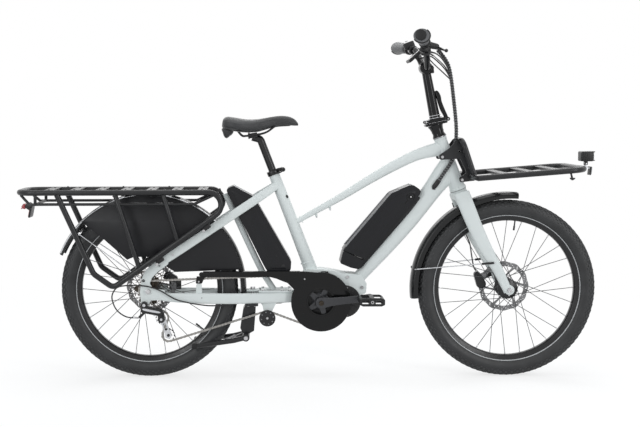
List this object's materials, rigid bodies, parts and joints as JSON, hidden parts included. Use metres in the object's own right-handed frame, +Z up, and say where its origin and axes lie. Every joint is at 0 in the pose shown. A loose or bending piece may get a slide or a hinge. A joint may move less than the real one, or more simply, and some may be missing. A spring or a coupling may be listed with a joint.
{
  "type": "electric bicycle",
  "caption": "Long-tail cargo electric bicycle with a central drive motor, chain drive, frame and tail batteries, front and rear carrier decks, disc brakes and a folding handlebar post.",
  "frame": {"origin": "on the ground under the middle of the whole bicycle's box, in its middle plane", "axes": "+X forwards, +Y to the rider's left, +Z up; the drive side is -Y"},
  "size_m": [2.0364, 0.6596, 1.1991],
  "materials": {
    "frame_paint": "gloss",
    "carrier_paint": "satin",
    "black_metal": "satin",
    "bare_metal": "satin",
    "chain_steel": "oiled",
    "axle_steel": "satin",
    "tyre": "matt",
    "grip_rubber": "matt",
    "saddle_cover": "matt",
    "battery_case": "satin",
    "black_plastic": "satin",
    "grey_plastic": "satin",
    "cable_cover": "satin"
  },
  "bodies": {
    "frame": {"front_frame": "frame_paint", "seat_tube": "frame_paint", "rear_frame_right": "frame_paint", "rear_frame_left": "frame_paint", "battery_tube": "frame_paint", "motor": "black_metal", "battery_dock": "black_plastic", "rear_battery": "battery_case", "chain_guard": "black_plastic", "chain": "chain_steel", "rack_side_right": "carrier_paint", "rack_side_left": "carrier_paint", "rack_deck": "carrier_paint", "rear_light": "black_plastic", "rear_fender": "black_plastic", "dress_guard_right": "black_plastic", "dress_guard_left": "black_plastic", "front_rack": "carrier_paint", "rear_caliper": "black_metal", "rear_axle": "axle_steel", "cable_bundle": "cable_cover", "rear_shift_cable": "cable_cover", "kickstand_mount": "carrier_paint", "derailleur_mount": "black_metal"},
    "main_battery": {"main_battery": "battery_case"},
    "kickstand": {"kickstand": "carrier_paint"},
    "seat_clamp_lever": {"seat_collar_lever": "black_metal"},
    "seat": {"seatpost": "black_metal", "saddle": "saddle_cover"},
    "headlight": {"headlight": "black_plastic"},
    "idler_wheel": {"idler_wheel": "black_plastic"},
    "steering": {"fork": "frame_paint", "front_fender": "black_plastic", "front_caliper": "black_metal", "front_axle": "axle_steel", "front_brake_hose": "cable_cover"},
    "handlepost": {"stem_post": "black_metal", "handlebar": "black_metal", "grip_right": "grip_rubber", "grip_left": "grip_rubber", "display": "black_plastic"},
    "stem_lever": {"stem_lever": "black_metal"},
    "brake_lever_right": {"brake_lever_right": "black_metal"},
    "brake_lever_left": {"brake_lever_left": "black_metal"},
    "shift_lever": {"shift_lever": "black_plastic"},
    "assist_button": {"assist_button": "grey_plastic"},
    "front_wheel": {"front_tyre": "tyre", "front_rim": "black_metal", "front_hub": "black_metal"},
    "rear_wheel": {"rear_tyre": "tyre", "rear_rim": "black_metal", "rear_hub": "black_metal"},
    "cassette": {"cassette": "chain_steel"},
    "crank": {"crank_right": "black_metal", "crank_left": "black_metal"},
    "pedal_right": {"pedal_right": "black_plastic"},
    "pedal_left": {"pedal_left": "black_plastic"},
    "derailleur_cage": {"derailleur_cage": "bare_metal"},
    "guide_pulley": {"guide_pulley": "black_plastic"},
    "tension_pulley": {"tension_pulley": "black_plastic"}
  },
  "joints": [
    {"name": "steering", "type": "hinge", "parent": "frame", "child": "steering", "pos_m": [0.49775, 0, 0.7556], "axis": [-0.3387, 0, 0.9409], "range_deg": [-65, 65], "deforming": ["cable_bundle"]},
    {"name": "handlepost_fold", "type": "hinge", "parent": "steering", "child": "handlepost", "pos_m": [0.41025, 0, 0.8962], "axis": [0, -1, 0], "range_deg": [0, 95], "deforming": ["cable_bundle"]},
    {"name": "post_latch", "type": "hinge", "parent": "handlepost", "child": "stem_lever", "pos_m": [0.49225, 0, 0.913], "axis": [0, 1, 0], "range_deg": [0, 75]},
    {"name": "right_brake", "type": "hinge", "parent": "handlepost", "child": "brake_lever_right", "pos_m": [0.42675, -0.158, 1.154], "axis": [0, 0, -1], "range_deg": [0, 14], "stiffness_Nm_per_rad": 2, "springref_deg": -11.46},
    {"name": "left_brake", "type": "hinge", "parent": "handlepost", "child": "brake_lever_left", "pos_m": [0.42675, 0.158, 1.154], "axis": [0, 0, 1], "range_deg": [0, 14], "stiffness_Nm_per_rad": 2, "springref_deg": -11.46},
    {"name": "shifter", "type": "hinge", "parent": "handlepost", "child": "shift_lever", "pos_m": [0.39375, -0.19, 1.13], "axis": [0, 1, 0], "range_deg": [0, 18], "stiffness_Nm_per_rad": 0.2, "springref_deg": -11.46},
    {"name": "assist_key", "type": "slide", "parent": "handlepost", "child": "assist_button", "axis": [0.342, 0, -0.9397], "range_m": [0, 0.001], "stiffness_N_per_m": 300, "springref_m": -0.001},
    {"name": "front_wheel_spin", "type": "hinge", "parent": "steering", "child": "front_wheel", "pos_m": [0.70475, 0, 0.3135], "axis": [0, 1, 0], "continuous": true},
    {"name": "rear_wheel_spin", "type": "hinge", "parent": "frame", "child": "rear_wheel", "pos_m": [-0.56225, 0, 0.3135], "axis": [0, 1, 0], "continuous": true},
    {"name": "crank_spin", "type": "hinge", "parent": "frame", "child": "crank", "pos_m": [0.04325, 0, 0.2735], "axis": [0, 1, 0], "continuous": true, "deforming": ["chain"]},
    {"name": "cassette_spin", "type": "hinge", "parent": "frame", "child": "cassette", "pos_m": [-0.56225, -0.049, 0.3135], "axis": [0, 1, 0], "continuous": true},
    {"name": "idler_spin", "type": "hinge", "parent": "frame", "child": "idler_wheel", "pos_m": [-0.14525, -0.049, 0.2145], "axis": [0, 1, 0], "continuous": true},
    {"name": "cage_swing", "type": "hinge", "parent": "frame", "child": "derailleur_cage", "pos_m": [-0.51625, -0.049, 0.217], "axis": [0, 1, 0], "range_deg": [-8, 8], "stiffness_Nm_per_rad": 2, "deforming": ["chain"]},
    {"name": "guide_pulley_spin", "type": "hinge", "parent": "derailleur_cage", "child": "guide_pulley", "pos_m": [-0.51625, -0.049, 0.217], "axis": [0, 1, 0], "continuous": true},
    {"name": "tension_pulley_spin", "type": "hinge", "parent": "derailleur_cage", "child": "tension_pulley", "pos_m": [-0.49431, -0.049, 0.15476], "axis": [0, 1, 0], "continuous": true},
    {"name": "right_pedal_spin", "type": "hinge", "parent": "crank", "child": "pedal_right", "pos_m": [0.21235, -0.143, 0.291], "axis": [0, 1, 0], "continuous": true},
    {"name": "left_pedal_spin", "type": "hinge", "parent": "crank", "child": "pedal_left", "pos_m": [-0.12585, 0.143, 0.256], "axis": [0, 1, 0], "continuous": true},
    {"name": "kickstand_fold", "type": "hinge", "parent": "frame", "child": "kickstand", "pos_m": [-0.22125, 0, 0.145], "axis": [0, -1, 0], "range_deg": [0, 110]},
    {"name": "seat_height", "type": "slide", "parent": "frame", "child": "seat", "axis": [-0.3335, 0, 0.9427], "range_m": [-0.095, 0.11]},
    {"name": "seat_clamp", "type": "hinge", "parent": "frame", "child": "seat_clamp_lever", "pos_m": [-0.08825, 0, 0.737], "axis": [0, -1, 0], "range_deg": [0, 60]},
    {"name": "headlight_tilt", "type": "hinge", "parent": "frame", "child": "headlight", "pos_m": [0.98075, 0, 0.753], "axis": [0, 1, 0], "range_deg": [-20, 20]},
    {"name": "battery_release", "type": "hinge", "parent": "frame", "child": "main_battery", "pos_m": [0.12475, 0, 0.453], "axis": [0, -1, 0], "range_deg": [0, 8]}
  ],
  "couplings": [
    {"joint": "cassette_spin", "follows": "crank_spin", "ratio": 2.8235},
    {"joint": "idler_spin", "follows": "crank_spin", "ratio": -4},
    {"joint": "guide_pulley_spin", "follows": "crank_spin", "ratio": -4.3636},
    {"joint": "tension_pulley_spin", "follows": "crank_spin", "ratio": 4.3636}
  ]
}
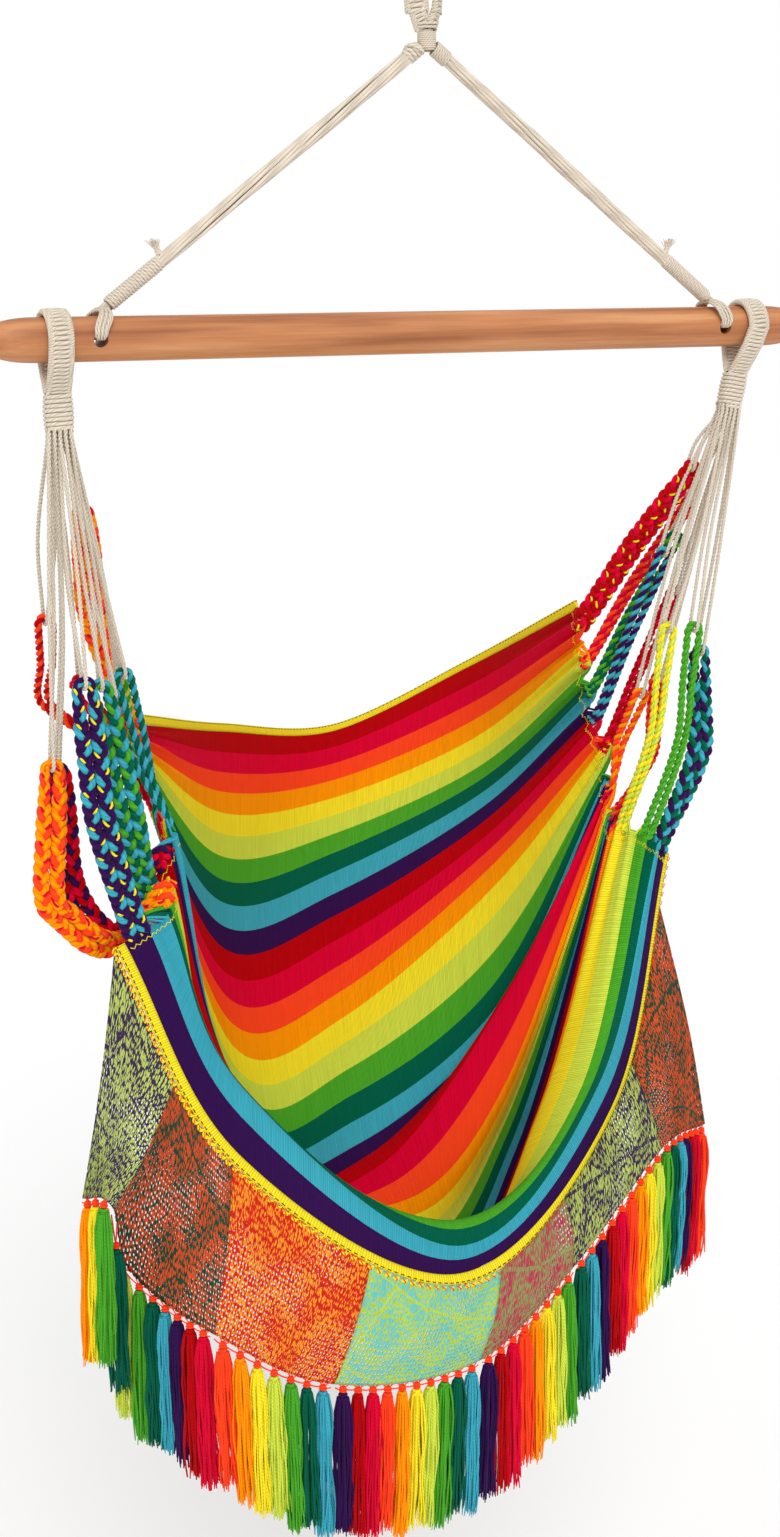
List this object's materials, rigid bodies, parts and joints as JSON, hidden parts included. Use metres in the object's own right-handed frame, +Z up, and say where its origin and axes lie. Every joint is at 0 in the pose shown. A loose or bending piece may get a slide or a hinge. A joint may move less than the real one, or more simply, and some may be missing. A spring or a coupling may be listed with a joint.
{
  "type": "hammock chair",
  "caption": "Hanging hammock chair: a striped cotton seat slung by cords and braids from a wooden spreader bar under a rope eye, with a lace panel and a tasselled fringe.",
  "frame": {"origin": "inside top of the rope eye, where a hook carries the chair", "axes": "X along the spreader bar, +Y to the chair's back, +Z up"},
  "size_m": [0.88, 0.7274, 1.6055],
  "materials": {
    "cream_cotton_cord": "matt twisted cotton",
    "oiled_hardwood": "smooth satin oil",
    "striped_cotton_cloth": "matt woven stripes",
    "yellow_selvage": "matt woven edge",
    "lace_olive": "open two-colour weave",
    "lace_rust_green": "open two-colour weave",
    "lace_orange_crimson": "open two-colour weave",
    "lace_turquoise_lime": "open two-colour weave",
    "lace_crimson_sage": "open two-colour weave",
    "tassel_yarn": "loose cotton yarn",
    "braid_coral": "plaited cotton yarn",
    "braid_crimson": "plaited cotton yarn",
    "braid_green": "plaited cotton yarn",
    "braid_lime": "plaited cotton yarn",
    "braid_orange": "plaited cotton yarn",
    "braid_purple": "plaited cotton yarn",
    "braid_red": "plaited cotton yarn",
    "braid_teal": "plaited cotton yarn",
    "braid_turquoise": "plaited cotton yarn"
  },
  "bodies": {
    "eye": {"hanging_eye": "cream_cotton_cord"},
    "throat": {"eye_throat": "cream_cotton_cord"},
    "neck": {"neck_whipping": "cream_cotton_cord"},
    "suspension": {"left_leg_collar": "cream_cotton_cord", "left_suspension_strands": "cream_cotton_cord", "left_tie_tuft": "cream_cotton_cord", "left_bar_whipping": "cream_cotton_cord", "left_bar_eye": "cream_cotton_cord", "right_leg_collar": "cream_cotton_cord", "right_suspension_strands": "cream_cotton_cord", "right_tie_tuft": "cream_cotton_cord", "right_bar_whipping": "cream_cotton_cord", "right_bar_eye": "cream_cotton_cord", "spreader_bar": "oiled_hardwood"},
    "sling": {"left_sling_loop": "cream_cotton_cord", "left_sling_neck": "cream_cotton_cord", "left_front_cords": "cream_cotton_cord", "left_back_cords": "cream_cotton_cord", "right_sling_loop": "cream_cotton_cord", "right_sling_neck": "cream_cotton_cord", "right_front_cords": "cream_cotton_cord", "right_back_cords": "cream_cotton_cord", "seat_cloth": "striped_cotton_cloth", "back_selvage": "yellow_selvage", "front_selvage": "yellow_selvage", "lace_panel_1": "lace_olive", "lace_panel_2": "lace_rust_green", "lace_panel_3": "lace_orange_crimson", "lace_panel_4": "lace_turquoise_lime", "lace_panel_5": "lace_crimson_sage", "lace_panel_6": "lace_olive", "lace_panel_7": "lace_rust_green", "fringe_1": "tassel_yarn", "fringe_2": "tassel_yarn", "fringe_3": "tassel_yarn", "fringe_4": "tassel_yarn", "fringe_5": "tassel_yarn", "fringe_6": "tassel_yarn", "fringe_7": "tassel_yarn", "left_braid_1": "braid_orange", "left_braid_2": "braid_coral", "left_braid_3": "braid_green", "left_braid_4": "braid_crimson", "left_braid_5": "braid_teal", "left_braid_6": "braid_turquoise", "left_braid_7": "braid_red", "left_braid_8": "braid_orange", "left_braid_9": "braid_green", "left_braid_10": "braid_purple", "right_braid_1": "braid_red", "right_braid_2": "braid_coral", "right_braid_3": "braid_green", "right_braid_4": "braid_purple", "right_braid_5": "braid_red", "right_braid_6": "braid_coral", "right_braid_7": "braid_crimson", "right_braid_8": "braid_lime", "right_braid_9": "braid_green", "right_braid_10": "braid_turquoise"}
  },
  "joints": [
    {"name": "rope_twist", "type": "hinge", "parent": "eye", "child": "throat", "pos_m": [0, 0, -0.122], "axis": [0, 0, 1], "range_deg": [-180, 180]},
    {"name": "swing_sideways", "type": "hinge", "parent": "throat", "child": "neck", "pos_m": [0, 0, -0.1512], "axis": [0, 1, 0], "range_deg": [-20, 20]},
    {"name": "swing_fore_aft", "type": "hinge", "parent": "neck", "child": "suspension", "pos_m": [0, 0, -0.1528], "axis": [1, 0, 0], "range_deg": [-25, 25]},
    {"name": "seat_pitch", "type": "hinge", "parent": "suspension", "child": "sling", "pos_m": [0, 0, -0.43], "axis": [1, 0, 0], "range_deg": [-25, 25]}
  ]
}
════════════════════
## WRITTEN TASK
Report only the number of lines that hold the string "slide" in this listing.

## REPLY
4